The Last Emperor (1987)
Storaro paints history as temperature: amber and gold for the Forbidden City's gilded confinement, cooling as the decades pass toward grey. Watch the editing, too — editor Gabriella Cristiani almost never cuts hard between eras; she dissolves, so the prison bleeds into the palace and you lose track of which time is real and which is remembered. Keep an eye on a small wicker cricket cage: the film's whole design — a life folded into the memory of a life — is contained in that object.

True Romance (1993)
Elvis appears in a bathroom mirror to give advice, and Tony Scott shoots it dead literal — no wavy dissolve, no apology — in a palette of bruised blues and molten ambers saturated to the edge of abstraction. Clarence is a man assembled from comic books and kung-fu movies, a direct descendant of Godard's Bogart-worshipping hero, and the film's wager is that a self built from pop culture can still be real. Watch how it holds extreme violence and extreme tenderness in the same frame, and how the lovers-on-the-run tradition of Gun Crazy and Bonnie and Clyde gets rewired as genuine romance.

Strange Days (1995)
You don't watch the opening — you wear it: a robbery through borrowed eyes, the gun shaking in "your" grip, and the image dying when its owner does. Bigelow maintains two distinct ways of looking — a grimy, neon-soaked Los Angeles for the "real world," and immersive first-person clips for the black-market recordings her hustler hero deals like stolen feeling. Made years before GoPro, VR, or bodycam footage, it built the technology of rented experience on screen and then asked what watching does to the watcher.

Irreversible (2002)
The story runs from last to first — even the credits scroll the wrong way — so that the gentlest images arrive already wrecked by what you've seen before them (chronologically, after them). Benoît Debie's camera corkscrews and tumbles unmoored through the early sequences, gliding up walls and across ceilings, then gradually settles as the film travels backward toward calm. Watch for a paperback in the grass called An Experiment with Time: the film's maxim — time destroys everything — isn't a theme, it's the architecture. Fair warning: this one is genuinely brutal; it belongs to a French cycle built on extremity. But its formal idea is unforgettable.

The Equalizer (2014)
For most of an hour, this action movie refuses to act. The same diner, the same table, the napkin folded, the tea steeped precisely — Denzel Washington held in static or slowly drifting frames, constantly seen behind glass, in windows, in reflections: a man studying a street he won't step into. The stillness comes from the tradition of Melville's Le Samouraï, the solitary professional's ritual life. Watch how long Fuqua lets the watching last, and how much meaning stillness can carry before the switch is finally thrown.

Sicario (2015)
Watch where Villeneuve puts Emily Blunt: in doorways, in back seats, at the edges of briefings where the real decisions are being made without her. She's the competent investigator systematically kept at the threshold — a design borrowed from Chinatown — and the film's entire argument about complicity is encoded in that blocking. Roger Deakins shoots the border landscape geologically rather than romantically, dwarfing human figures in vast desert frames, and the celebrated border-crossing sequence turns action into something you can only watch, dread accumulating in the wait.

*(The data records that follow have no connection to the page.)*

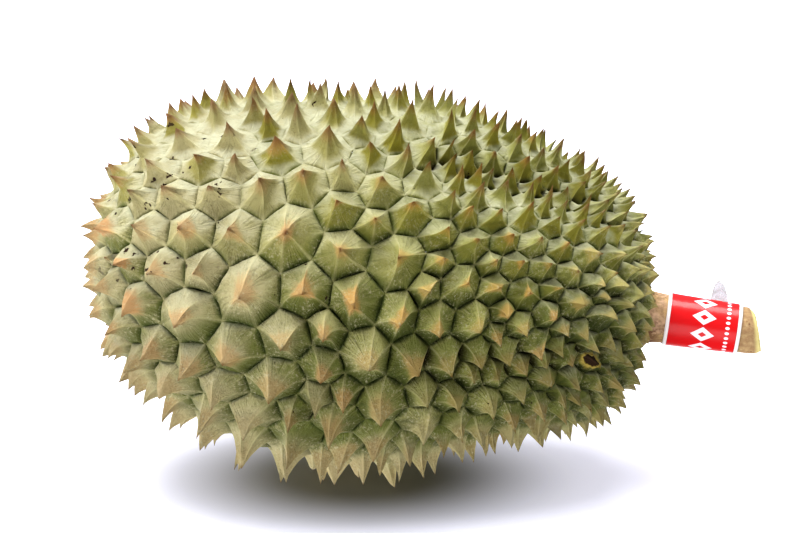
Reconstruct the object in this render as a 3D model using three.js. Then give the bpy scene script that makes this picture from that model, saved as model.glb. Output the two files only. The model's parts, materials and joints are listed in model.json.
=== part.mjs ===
// A whole durian lying on its side: the spiny husk, the cut stem and the paper band round the stem.
// Millimetres, +Z up. The fruit's axis runs along +X towards the stem and dips a little on that
// side, -Y is its front, and it lies on Z = 0 on the blunted tips of its lowest spines.

import * as THREE from 'three';
import { ConvexHull } from 'three/addons/math/ConvexHull.js';

const { degToRad, lerp, smoothstep } = THREE.MathUtils;

// The rind under its spines: a blunt egg, given by how far it reaches in each direction from its
// middle. X is its axis here, with the stem at +X.
const rind = {
  stemLength: 134, // from the middle to the stem's seat,
  blossomLength: 131, // and to the blossom end
  halfHeight: 88,
  bluntness: 2.5, // 2 is an ellipsoid, and more is squarer
  waistDepth: 0.05, // the pinch behind the stem's shoulders, as a share of the radius
  waistAt: 0.7, // in the direction's share along the axis
  waistWidth: 0.32,
  swells: [
    { towards: [0.66, -0.15, -0.74], width: 0.42, rise: -0.09 }, // a hollow under the waist
    { towards: [0.89, -0.1, -0.44], width: 0.2, rise: 0.07 }, // the full shoulder beyond it
    { towards: [-0.5, -0.2, -0.84], width: 0.36, rise: 0.03 }, // and a full belly before it
    { towards: [-0.76, -0.1, -0.64], width: 0.32, rise: -0.03 }, // drawn in below the blossom end
    { towards: [-0.4, 0, 0.92], width: 0.4, rise: -0.045 }, // the back is flatter before the middle
    { towards: [0.3, 0, 0.95], width: 0.3, rise: 0.015 }, // and fuller behind it
  ],
  blossomLift: 0.065, // turns the blossom end up
  lobes: 5, // one for each carpel
  firstSuture: degToRad(59), // turned up from the front
  sutureDepth: 0.1,
  sutureSharpness: 4,
  sutureStart: -0.1, // where they begin, as the direction's share along the axis,
  sutureFull: 0.55, // and where they are deepest
};

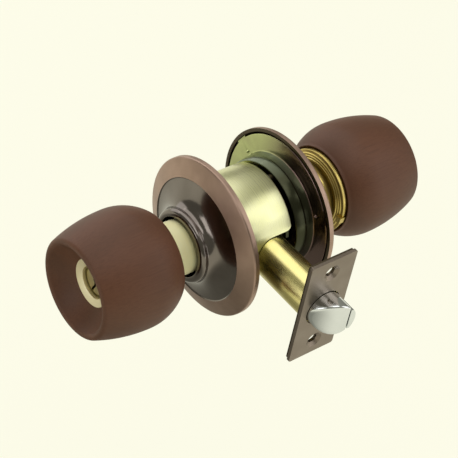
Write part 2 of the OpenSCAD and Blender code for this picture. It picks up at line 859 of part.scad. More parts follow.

You Were Never Really Here (2017)
Ramsay knows Taxi Driver down to its grain — she even shoots on 35mm for the same bruised texture — and then removes everything the vigilante genre promises. Images flare up without dates or explanations: a hand through a grate, shoes, feet in dust. They never assemble into the backstory a thriller owes you, and that refusal teaches you how to watch. Following Bresson, the camera privileges hands over faces and often places violence just offscreen, showing you the aftermath instead of the act — extreme close-ups full of partial information, a whole inner life rendered in fragments.
Why watch these together? Because they teach each other. The candle crossing in Nostalgia explains the diner stillness in The Equalizer; the impossible corridors of the Overlook rhyme with the unmappable border-world of Sicario; the borrowed eyes of Strange Days deepen the fogged windshield of Taxi Driver, which Ramsay then answers forty years later. Across studio noir, prestige epic, and art-house extremity, one conviction keeps surfacing: that the most powerful thing a camera can do is not chase the action — that watching, waiting, and letting time run its own course can be more gripping than any resolution. Once you've seen these films train your eye, ordinary thrillers will feel like they're cutting away from the good part.